And that leads us to the amphitheater on the outside of the city walls. It’s pretty large and it’s quite well preserved. When you walk inside you can imagine the crowd screaming, shouting… You walk around wondering how much blood was spilled on the spot you’re standing. Brutal, I know, but it is part of the history… Then next to the arena there is another massive sports court where there is part of the exhibition of interesting findings from the city. There is a lot of food that is still preserved from the day of the eruption. It is somehow trapped in time and just got black because of the heat, but that’s why it’s still preserved. So you can actually see some ancient bread, fruits and other things that would otherwise be long gone. As sad as the story of this city is, in a way we can be thankful that the disaster allowed us to be part of it all two millenniums later.

I know a lot of visitors come to see Pompeii because of the dead bodies.
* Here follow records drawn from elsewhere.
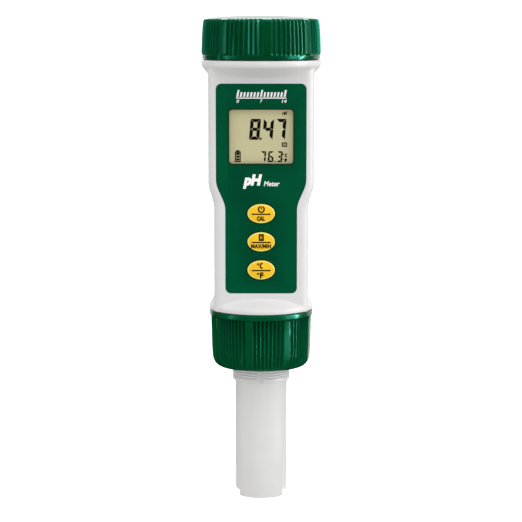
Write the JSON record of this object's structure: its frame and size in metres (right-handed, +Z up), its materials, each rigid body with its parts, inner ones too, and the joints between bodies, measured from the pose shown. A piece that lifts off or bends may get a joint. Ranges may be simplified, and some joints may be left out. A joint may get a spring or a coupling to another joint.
{
  "type": "pen-style pH tester",
  "caption": "Pen-style pH tester: white waisted housing, green ribbed screw cap and collar, display and keypad overlay, plug-in flat-ended electrode.",
  "frame": {"origin": "on the meter's axis, in the plane of the electrode's lower end", "axes": "+Z up the meter's axis from the electrode to the battery cap, -Y out of the display, +X to the right of someone who looks at the display"},
  "size_m": [0.041, 0.041, 0.1669],
  "materials": {
    "white_plastic": "satin white ABS",
    "green_plastic": "glossy dark green ABS",
    "green_overlay": "matte dark green printed film",
    "yellow_key": "matte yellow rubber-like plastic",
    "clear_lens": "clear polycarbonate",
    "display_glass": "grey-green reflective display",
    "black_plastic": "matte black",
    "black_rubber": "matte black rubber",
    "grey_rubber": "matte grey rubber",
    "circuit_board": "green solder mask",
    "steel": "plain steel",
    "gold_contact": "gold-plated contact",
    "polyimide": "amber polyimide film",
    "sensor_glass": "clear sensor glass",
    "ceramic": "porous off-white ceramic",
    "natural_plastic": "matte light grey plastic"
  },
  "bodies": {
    "housing": {"housing": "white_plastic", "keypad_overlay": "green_overlay", "display_lens": "clear_lens", "display_cell": "display_glass", "display_frame": "black_plastic", "contact_strip_lower": "grey_rubber", "contact_strip_upper": "grey_rubber", "keypad_seal": "grey_rubber", "power_switch": "steel", "hold_switch": "steel", "unit_switch": "steel", "circuit_board": "circuit_board", "microcontroller": "black_plastic", "electrode_amplifier": "black_plastic", "clock_crystal": "steel", "electrode_socket": "black_plastic", "socket_pin_1": "gold_contact", "socket_pin_2": "gold_contact", "socket_pin_3": "gold_contact", "socket_pin_4": "gold_contact", "flat_lead": "polyimide", "battery_bay": "black_plastic", "bay_screw_left": "steel", "bay_screw_right": "steel", "battery_spring": "steel", "battery_contact": "gold_contact", "cap_o_ring": "black_rubber", "collar_o_ring": "black_rubber"},
    "battery_holder": {"battery_holder": "natural_plastic", "button_cell_1": "steel", "button_cell_2": "steel", "button_cell_3": "steel", "button_cell_4": "steel", "holder_contact": "gold_contact"},
    "cap_seal": {"cap_seal": "black_rubber"},
    "battery_cap": {"battery_cap": "green_plastic"},
    "electrode": {"electrode_barrel": "white_plastic", "electrode_plug": "black_plastic", "electrode_gasket": "black_rubber", "sensor_disc": "natural_plastic", "glass_membrane_tube": "sensor_glass", "silver_wire": "steel", "reference_junction": "ceramic", "reference_wire": "steel", "temperature_probe": "steel", "temperature_lead": "polyimide"},
    "electrode_collar": {"electrode_collar": "green_plastic"},
    "power_key": {"power_key": "yellow_key", "power_switch_plunger": "black_plastic"},
    "hold_key": {"hold_key": "yellow_key", "hold_switch_plunger": "black_plastic"},
    "unit_key": {"unit_key": "yellow_key", "unit_switch_plunger": "black_plastic"}
  },
  "joints": [
    {"name": "cap_lift", "type": "slide", "parent": "housing", "child": "cap_seal", "axis": [0, 0, 1], "range_m": [0, 0.024]},
    {"name": "cap_turn", "type": "hinge", "parent": "cap_seal", "child": "battery_cap", "pos_m": [0, 0, 0.152], "axis": [0, 0, 1], "range_deg": [0, 1440]},
    {"name": "holder_slide", "type": "slide", "parent": "housing", "child": "battery_holder", "axis": [0, 0, 1], "range_m": [0, 0.018]},
    {"name": "electrode_pull", "type": "slide", "parent": "housing", "child": "electrode", "axis": [0, 0, -1], "range_m": [0, 0.024]},
    {"name": "collar_turn", "type": "hinge", "parent": "electrode", "child": "electrode_collar", "pos_m": [0, 0, 0.056], "axis": [0, 0, -1], "range_deg": [0, 1440]},
    {"name": "power_key_press", "type": "slide", "parent": "housing", "child": "power_key", "axis": [0, 1, 0], "range_m": [0, 0.0004], "stiffness_N_per_m": 400},
    {"name": "hold_key_press", "type": "slide", "parent": "housing", "child": "hold_key", "axis": [0, 1, 0], "range_m": [0, 0.0004], "stiffness_N_per_m": 400},
    {"name": "unit_key_press", "type": "slide", "parent": "housing", "child": "unit_key", "axis": [0, 1, 0], "range_m": [0, 0.0004], "stiffness_N_per_m": 400}
  ],
  "couplings": [
    {"joint": "cap_lift", "follows": "cap_turn", "m_per_rad": 0.00095492},
    {"joint": "holder_slide", "follows": "cap_turn", "m_per_rad": 0.00071619},
    {"joint": "electrode_pull", "follows": "collar_turn", "m_per_rad": 0.00095492}
  ]
}
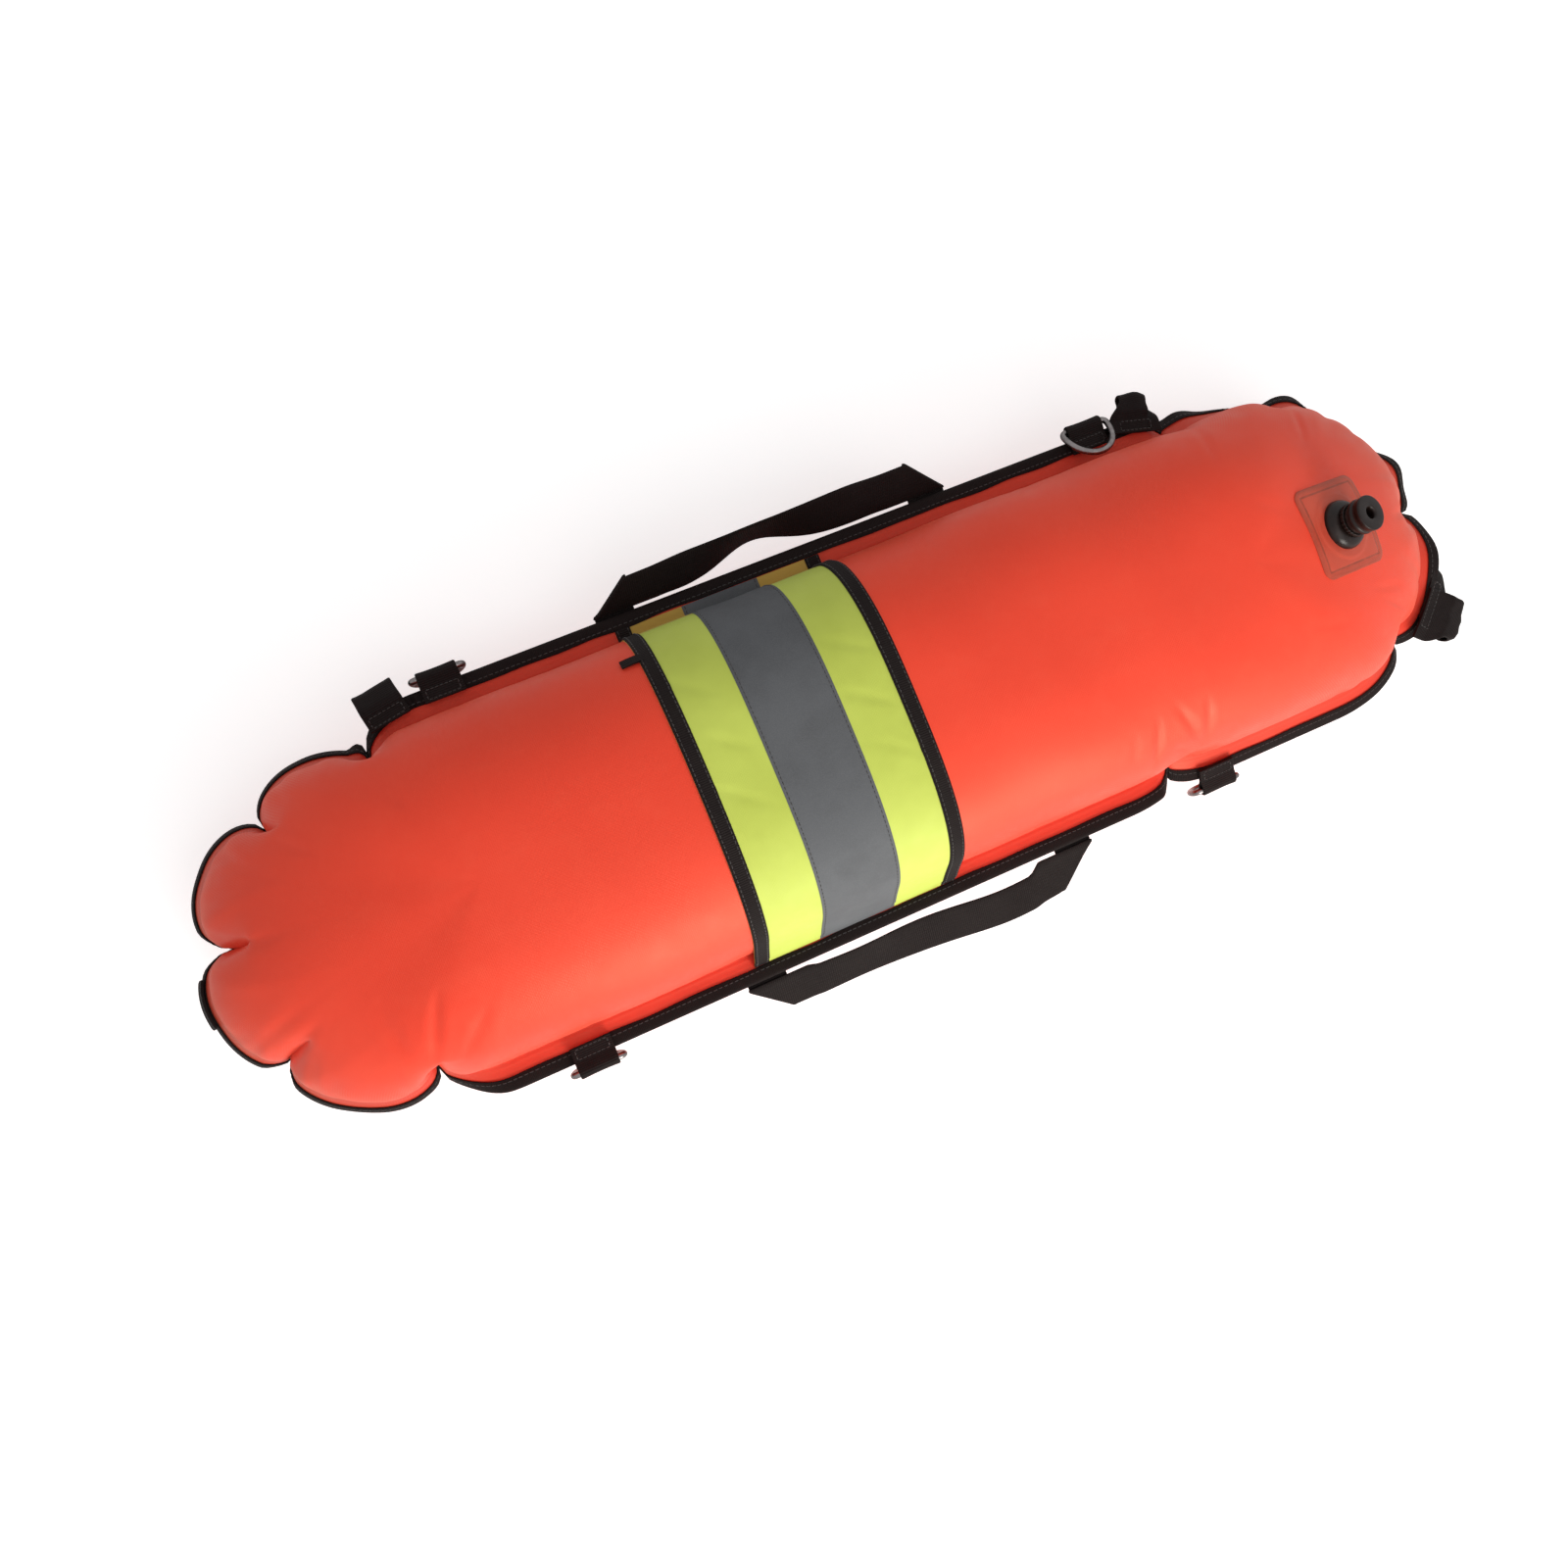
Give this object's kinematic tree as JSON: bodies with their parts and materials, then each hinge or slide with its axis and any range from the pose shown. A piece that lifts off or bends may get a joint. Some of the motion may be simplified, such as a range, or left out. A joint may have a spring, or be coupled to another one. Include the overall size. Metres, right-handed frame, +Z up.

I know, totally creepy, but it’s true, there were people in the city that turned “to stone” because of the ash and heat. Those bodies are preserved to this day and they were found in few different areas of the city. There are still some visible on their original spots, but they are actually replicas. Originals are now stored in a museum (which I sadly didn’t get a chance to visit), so they won’t get damaged. But even if you know it’s a replica it’s still quite an emotional encounter, to see them lying there, probably praying for their lives, hoping God’s will have mercy…

Herculaneum

Now, this leads me to another city with a similar story as Pompeii. A bit less known, but also very impressive, Herculaneum. This place was closer to the sea at that time and a bit more west from Mount Vesuvius, so it got more ashes and less lava and massive stones falling down. That’s the reason why it’s more preserved than Pompeii. There are so many buildings with more than just the ground floor, you can see second floor, rooms, decorations on the walls and floors. It’s absolutely amazing. Some buildings even have wooden parts preserved, like wooden ceilings, floors and even doors and window shutters. The bottom level of the city is really impressive since that was actually the water level of the sea in those days. Down there you can see what used to be boat houses and a pier, which was one of the routes people of Herculaneum decided to use as their option to escape the tragedy. So there they lie, their skeletons, still holding on to each other and trying to protect the kids. It’s so sad to see that. And there they are now, a tourist attraction…

Mount Vesuvius

So to make the whole visit of this part of Italy complete, I had to visit the king of the disaster, the Mount Vesuvius, the volcano that killed thousands, destroyed cities and at the same time preserved all this for us to see so many years later. You can go quite high up the mountain with a car, then it’s up to you if you want to take a shuttle bus even higher up to the crater or you want to walk. We decided to walk, even though the path isn’t really meant for pedestrians at that part. But I wanted to enjoy the view, I wanted to take in as much as possible. So we walked… Once you get closer to the top you can see the different soil, smell the different air and eventually see the crater. In some areas, there is still smoke coming out, just enough of it to make you think that one day this thing will erupt again. It’s just sitting there, waiting, looking down at large and very populated area of Naples… I really hope it doesn’t create the same “Pompeii tragedy” again. But yes, when you think about it and that you’re standing on all this majestic power, you feel helpless. We came so far as human race, but on the other hand, when nature decides it’s time, we can’t really do much about it, except evacuate. The power of nature…

 

Visiting the Naples area truly was an interesting adventure for me, touristy and emotionally. This was probably emotionally the most fascinating place I ever visited, just because of the Pompeii, Herculaneum and the sad history written by the volcano. When I was leaving Naples with an airplane it was towards evening and for the goodbye, I got a magnificent view out of the plane window, down on a majestic volcano with sunset. That was the best ending of this trip, I couldn’t ask for a better view.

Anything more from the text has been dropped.